Most Francesinha sandwiches arrive with French fries, somewhat drowned in the sauce. Often, there's a fried egg on top of the whole creation. The only ingredient common to all versions of this dish is beer.




 
We had our first Francesinha in Porto, its home town. Though the sandwich itself and especially the sauce can vary from town to town and from interpretation to interpretation, this sandwich does not at all make me think of France. No, I think of the diners and delis of my youth, the open-face roast beef or turkey sandwiches, covering a plate in the shape and size of a serving dish, brimming with sauce, and combining into a molten embrace of home cooking. Fries alongside were immersed in the gravy just like in the Francesinha, or the whole thing was plopped onto a mound of mashed potatoes.

This is the memory that is evoked by the Francesinha. The beer matures it up, and the spice provides some adult zing. But this takes me back like no croque monsieur ever did.

Monday, June 13, 2011

Sardines for Saint Anthony

The Saint Anthony festival is the midsummer celebration in Portugal. Like most other midsummer celebrations (such as Midsommer in Scandinavia and St. John's Eve in Greece), midsummer happens before or on the actual arrival of summer. For some reason that eludes me, midsummer celebrations often involve jumping over a roaring bonfire.

In Portugal, and especially in the Alfama section of Lisbon, this is one of the biggest parties of the year. The midsummer holiday happens in mid-June and honors St. Anthony, who's associated with matchmaking. So this holiday is something like Valentine's Day. Shy suitors can take the opportunity to win over hearts with romance in large doses. But this holiday isn't about chocolate; you give your lover a potted herb called manjerico. This plant is a sort of basil, with tiny delicate leaves, and groomed into a round bush. It's decorated with a small paper with a verse on it; what's romance without poetry?

But you can't make a meal of basil and love, so grilled sardines are also on the menu. They're a common starter or main dish in most restaurants at all times, but St. Anthony's Festival provides them a grand stage. They're associated with this saint, who was not only a great romantic, but was apparently able to converse with fish. Why this means that we should grill them is beyond me, but they are delicious.

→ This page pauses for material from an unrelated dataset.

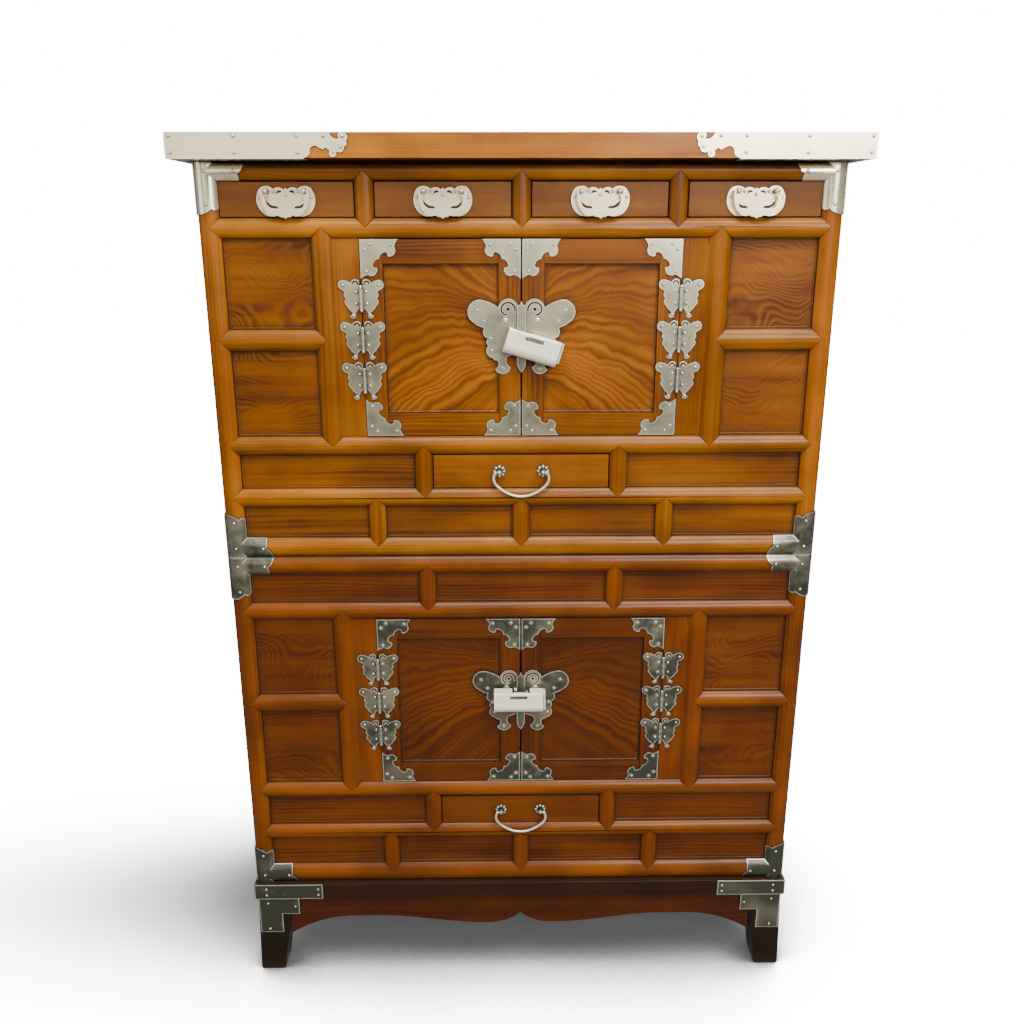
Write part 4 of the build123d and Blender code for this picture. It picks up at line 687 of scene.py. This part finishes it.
METAL_BEVEL, WOOD_BEVEL = 0.0009, 0.0008
for name, piece in nodes.items():
    finish = finish_of(name)
    if not piece.material_slots:
        piece.data.materials.append(finish)
    for held in piece.material_slots:
        held.material = finish
    if name != "case_nails":                               # the nails are domed already
        soften(piece, METAL_BEVEL if finish in METALS else WOOD_BEVEL)
print("finished:", len(nodes), "pieces")

# %% [markdown]
# ## Painted shade in the lock windows
# Each padlock has a narrow window over its bar, deep in shade. A dark patch painted on the
# lock would look flat from the side, so a dark strip with rounded edges lies in the window
# as painted shade, a little under the face of the lock and turned as the lock hangs. It
# rides on the lock, so it swings with it.

# %% Lock windows
shadow_metal = bronze("shadow_bronze", (0.12, 0.11, 0.08), (0.05, 0.05, 0.035), 1.0, metallic=0.8)
WINDOW_LONG, WINDOW_HIGH, WINDOW_SUNK, STRIP = 0.0272, 0.0052, 0.0011, 0.0009
LOCK_WINDOWS = {"upper": ((0.0226, 1.1191), 16.8), "lower": ((0.0, 0.5461), 0.0)}


def window_shade_strip(tier, middle, tilt):
    """A dark strip of painted shade in the window of one lock."""
    made = bmesh.new()
    bmesh.ops.create_cube(made, size=1.0)
    bmesh.ops.scale(made, vec=(WINDOW_LONG, STRIP, WINDOW_HIGH), verts=made.verts)
    bmesh.ops.bevel(made, geom=made.edges[:], offset=0.00025, segments=2, affect="EDGES")
    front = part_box(tier + "_lock_body")[0].y + WINDOW_SUNK + STRIP / 2
    bmesh.ops.rotate(made, matrix=Matrix.Rotation(math.radians(tilt), 3, "Y"), verts=made.verts)
    bmesh.ops.translate(made, vec=(middle[0], front, middle[1]), verts=made.verts)
    mesh = bpy.data.meshes.new(tier + "_lock_window_shade")
    made.to_mesh(mesh)
    made.free()
    mesh.materials.append(shadow_metal)
    piece = bpy.data.objects.new(tier + "_lock_window_shade", mesh)
    bpy.context.collection.objects.link(piece)
    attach(piece, tier + "_lock_case")
    return piece


for tier, (middle, tilt) in LOCK_WINDOWS.items():
    shade_strip = window_shade_strip(tier, middle, tilt)
    print(shade_strip.name, "with", len(shade_strip.data.vertices), "points")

It took some persuasion for us to get the sardine-seller to provide any plastic utensils. We watched people eat them and understood why. Each sardine is about the length of an unsharpened pencil, so they’re too big to eat whole. In fact, people don’t eat the bones of these. Instead, they plop the fish onto a slice of bread, where it hangs over the sides. Then they pick at it with their fingers, pulling the meat away from the skeleton and eating it, leaving a skeleton that looks like something you'd see in a Popeye cartoon. And then you eat the fishy bread.

Don't ever put your nose to the manjerico. The right way to do it is to touch the leaves with your hand, and then smell your hand. But do this before you go after the sardines.